Input data »
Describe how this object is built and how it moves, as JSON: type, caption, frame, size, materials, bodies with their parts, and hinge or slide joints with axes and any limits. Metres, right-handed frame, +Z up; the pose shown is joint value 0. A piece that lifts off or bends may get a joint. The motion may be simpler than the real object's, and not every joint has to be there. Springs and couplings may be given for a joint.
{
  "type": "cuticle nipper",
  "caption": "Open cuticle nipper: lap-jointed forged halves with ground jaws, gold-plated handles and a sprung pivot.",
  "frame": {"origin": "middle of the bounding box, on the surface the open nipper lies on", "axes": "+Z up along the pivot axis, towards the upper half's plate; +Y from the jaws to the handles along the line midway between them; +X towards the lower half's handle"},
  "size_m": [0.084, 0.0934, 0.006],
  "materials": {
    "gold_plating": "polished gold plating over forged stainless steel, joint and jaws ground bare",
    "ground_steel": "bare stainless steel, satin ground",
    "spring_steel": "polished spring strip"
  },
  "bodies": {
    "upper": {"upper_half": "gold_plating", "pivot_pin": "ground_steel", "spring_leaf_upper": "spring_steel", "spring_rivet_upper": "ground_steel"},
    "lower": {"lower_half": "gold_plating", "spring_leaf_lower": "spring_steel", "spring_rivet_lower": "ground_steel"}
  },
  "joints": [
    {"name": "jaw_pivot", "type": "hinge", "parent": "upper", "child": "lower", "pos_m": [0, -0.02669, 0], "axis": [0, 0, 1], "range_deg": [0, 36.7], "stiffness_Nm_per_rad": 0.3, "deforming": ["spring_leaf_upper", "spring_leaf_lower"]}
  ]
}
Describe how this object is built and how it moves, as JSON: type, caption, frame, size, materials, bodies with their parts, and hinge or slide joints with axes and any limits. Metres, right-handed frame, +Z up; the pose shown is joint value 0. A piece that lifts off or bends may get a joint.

The request » Output the data above exactly, please, line for line.

In response »
Describe how this object is built and how it moves, as JSON: type, caption, frame, size, materials, bodies with their parts, and hinge or slide joints with axes and any limits. Metres, right-handed frame, +Z up; the pose shown is joint value 0. A piece that lifts off or bends may get a joint. The motion may be simpler than the real object's, and not every joint has to be there. Springs and couplings may be given for a joint.
{
  "type": "cuticle nipper",
  "caption": "Open cuticle nipper: lap-jointed forged halves with ground jaws, gold-plated handles and a sprung pivot.",
  "frame": {"origin": "middle of the bounding box, on the surface the open nipper lies on", "axes": "+Z up along the pivot axis, towards the upper half's plate; +Y from the jaws to the handles along the line midway between them; +X towards the lower half's handle"},
  "size_m": [0.084, 0.0934, 0.006],
  "materials": {
    "gold_plating": "polished gold plating over forged stainless steel, joint and jaws ground bare",
    "ground_steel": "bare stainless steel, satin ground",
    "spring_steel": "polished spring strip"
  },
  "bodies": {
    "upper": {"upper_half": "gold_plating", "pivot_pin": "ground_steel", "spring_leaf_upper": "spring_steel", "spring_rivet_upper": "ground_steel"},
    "lower": {"lower_half": "gold_plating", "spring_leaf_lower": "spring_steel", "spring_rivet_lower": "ground_steel"}
  },
  "joints": [
    {"name": "jaw_pivot", "type": "hinge", "parent": "upper", "child": "lower", "pos_m": [0, -0.02669, 0], "axis": [0, 0, 1], "range_deg": [0, 36.7], "stiffness_Nm_per_rad": 0.3, "deforming": ["spring_leaf_upper", "spring_leaf_lower"]}
  ]
}
Describe how this object is built and how it moves, as JSON: type, caption, frame, size, materials, bodies with their parts, and hinge or slide joints with axes and any limits. Metres, right-handed frame, +Z up; the pose shown is joint value 0. A piece that lifts off or bends may get a joint.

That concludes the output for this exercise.